Нет более адского Ада, чем зависимости, ибо ничто другое мы так уверенно не считаем своим грехом. "Куда б ни полетел, я окажусь в Аду; ведь Ад — я сам". Но мы подчиняемся идее, она всегда заложена в нашей личности. Эта идея не ассимилирована, она привязана к прошлому, к первичным отношениям. Нам следует помнить, что если такая идея связывает нас с прошлым, наши возможности остаются ограниченными, как в детстве. Такие идеи обедняют нам жизнь; они редуктивны и по своей природе, и по своим последствиям, так как защищают нас от страха, который обязательно сопутствует личностному росту. Видимо, Роджер и Джордж обречены воспроизводить детско-родительские отношения, а потому уклоняются от возможности более свободного развития во взрослой жизни. Страдания Йетса, по крайней мере, превращались в произведения искусства, а потому поэт время от времени ощущал себя свободным от колеса Иксиона.
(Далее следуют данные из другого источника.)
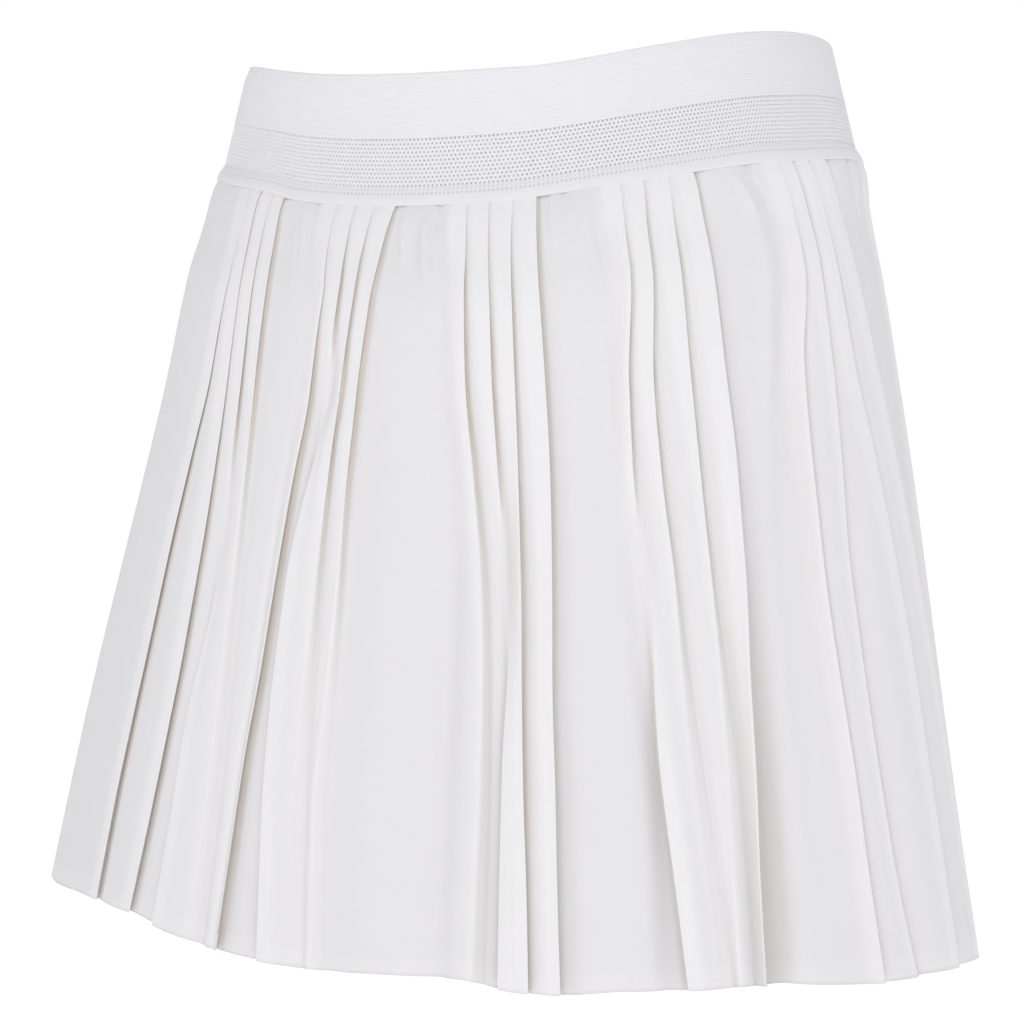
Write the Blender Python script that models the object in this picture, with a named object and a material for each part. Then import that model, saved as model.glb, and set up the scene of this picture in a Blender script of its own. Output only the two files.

Наша задача, ужасная задача, заключается в том, чтобы разобраться в истоках своей одержимости, вскрыть противоречия зависимости, чтобы найти первичную, неассими-лированную, глубоко скрытую идею. Тогда мы, взрослые люди, сможем выдержать невыносимое, подумать над немыслимым, выстрадать то, что не могли выстрадать раньше, чтобы стать свободными людьми.
Колесо Иксиона тихо и неумолимо катится дальше — так же тихо и неумолимо, как я пишу, а вы читаете. Никто из нас не может все время находиться в сознательном состоянии, а вина и стыд, которые порождаются нашими многочисленными недостатками, истощают именно ту силу, которая необходима для конфронтации с бессознательным. Погрузиться в состояние тревоги, ощутить то, что вы реально ощущаете,— значит "преодолеть" деспотизм эмоций, которые нас постоянно преследуют, и покончить с ним. Мы — это Ад; мы бессознательно его создали и рефлекторно от него зависим. Спуститься в Ад и пройти через его круги — единственный способ найти выход, как это сделал Данте во время своего ужасного путешествия. Спастись от Гадеса можно только спустившись в царство Гадеса.